What is a DST 1031 Exchange Investment?
A Delaware Statutory Trust is a real estate ownership structure for 1031 Exchanges that allows multiple investors to each hold an undivided beneficial interest in the trust. The term “beneficial interest” means that investors hold a percentage of the ownership, and no single owner can claim exclusive ownership over any specific aspect of the real estate. The laws of DSTs allow the trust to hold title to one or more investment properties that can include commercial, multifamily, net lease, retail, office, industrial, self-storage, etc. Investors are keenly interested in DSTs because the IRS blessed them to qualify as “like-kind” investment property for the purposes of a 1031 exchange.
Currently, the appeal for 1031 exchange investment options like the Delaware Statutory Trust has been significant. The year-to-date equity raise for Delaware statutory trust offerings was more than $4.59 billion as of Oct. 31, 2024, a 16.9% bump from the previous end-of-month $3.93 billion – according to data from Mountain Dell Consulting.
What’s driving the popularity of 1031 Exchanges and like-kind investment strategies as DSTs? We believe there are several major forces driving the popularity of DSTs for 1031 Exchanges now and into the near future, and that these same forces will hopefully make it unlikely that Congress will pull the rug out from under the current exchange laws.
Force Number One - Demographics: Aging Baby Boomers Are Retiring from Landlord Responsibilities
Force Number Two - Pandemics: Historical Impact of the COVID-19 Pandemic
Another powerful force that helped ignite the popularity of the 1031 Exchange laws was COVID-19 and its impact on rental property owners. Because our firm actively works with thousands of commercial property owners across the country, we heard firsthand some of the challenges and pressures property owners faced during COVID-19 (and continue to face). These include mandated eviction moratoriums, strict rent-control laws, and other regulations that directly impact the financial health of investment real estate. Now, many of these same investors are stepping away from the financial burdens brought about by COVID-19, and the headaches associated with “tenants, toilets, and trash”. Investors by the thousands are relinquishing their rental real estate and reinvesting the proceeds into other real estate opportunities like 1031 Exchange Delaware Statutory Trusts.
Without the ability to defer capital gains and other taxes through the 1031 Exchange rules, many of these “mom and pop” independent investors would be subject to tax bills that could amount to 40% of the gains these investors realized after decades of working hard to build a modest real estate portfolio. William Brown, past president of the National Association of Realtors summed it up nicely in a recent New York Times article when he said, “Getting rid of the 1031 exchange would hamper the opportunity of investors because most investors cannot afford to sell a property and then buy something else after paying taxes.”

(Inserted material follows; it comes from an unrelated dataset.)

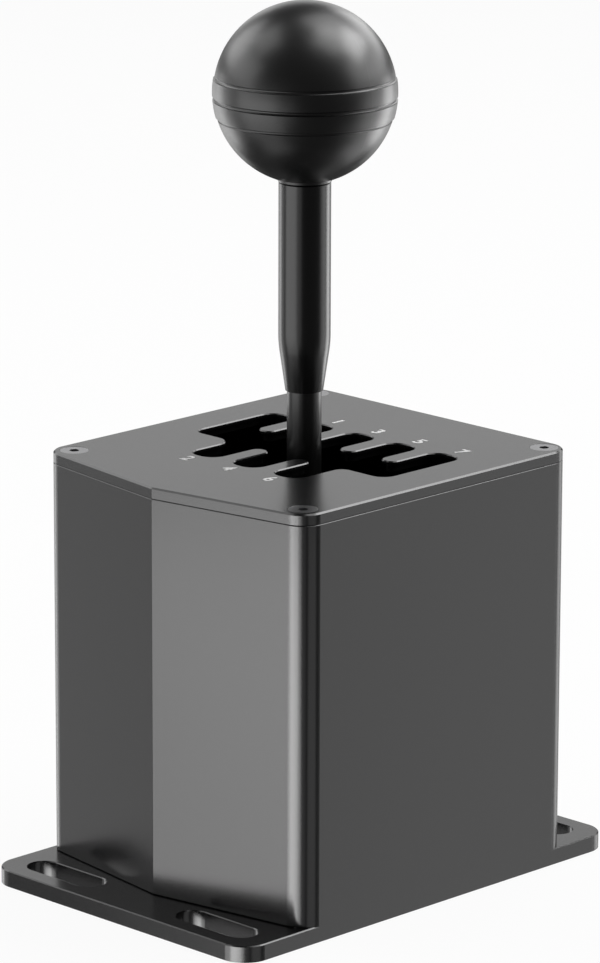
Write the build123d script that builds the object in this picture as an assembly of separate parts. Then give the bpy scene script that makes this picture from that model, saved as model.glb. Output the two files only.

Force Number Three - Economics: The Virtuous Cycle of the 1031 Exchange
Finally, there is something inherently virtuous in the IRC code 1031. That is, like-kind exchanges help propel commerce through a number of other industries like banking, construction, landscaping, and insurance.
A well-known study written by Professors David C.Ling of the University of Florida and Milena Petrova of Syracuse University analyzed how 1031 exchanges encourage useful economic activity and growth that also supports the local commercial real estate markets and local tax bases. According to the Ling/Petrova study, DST 1031 exchange also achieve the following three major economic benefits:
- Like-kind exchanges are associated with increased capital investment in and reduced loan-to-value ratios (in other words, reduced debt) on replacement properties.
- Tax-deferred exchanges improve the marketability of highly illiquid commercial real estate. (This increased liquidity is especially important to the many non-institutional investors in relatively inexpensive properties that comprise the majority of the market for real estate-like-kind exchanges).
- 1031 exchanges increase the ability of investors to redeploy capital to other uses and/or geographic areas, upgrading and expanding the productivity of buildings and facilities that in turn generates income and job-creating spending.
By repurposing capital and real estate in a compressed time frame, 1031 exchanges and Delaware Statutory Trusts help the economic growth of cities and states across the country making the like-kind law a relevant and important ingredient to the preservation of wealth and the continued strengthening of the United States economy.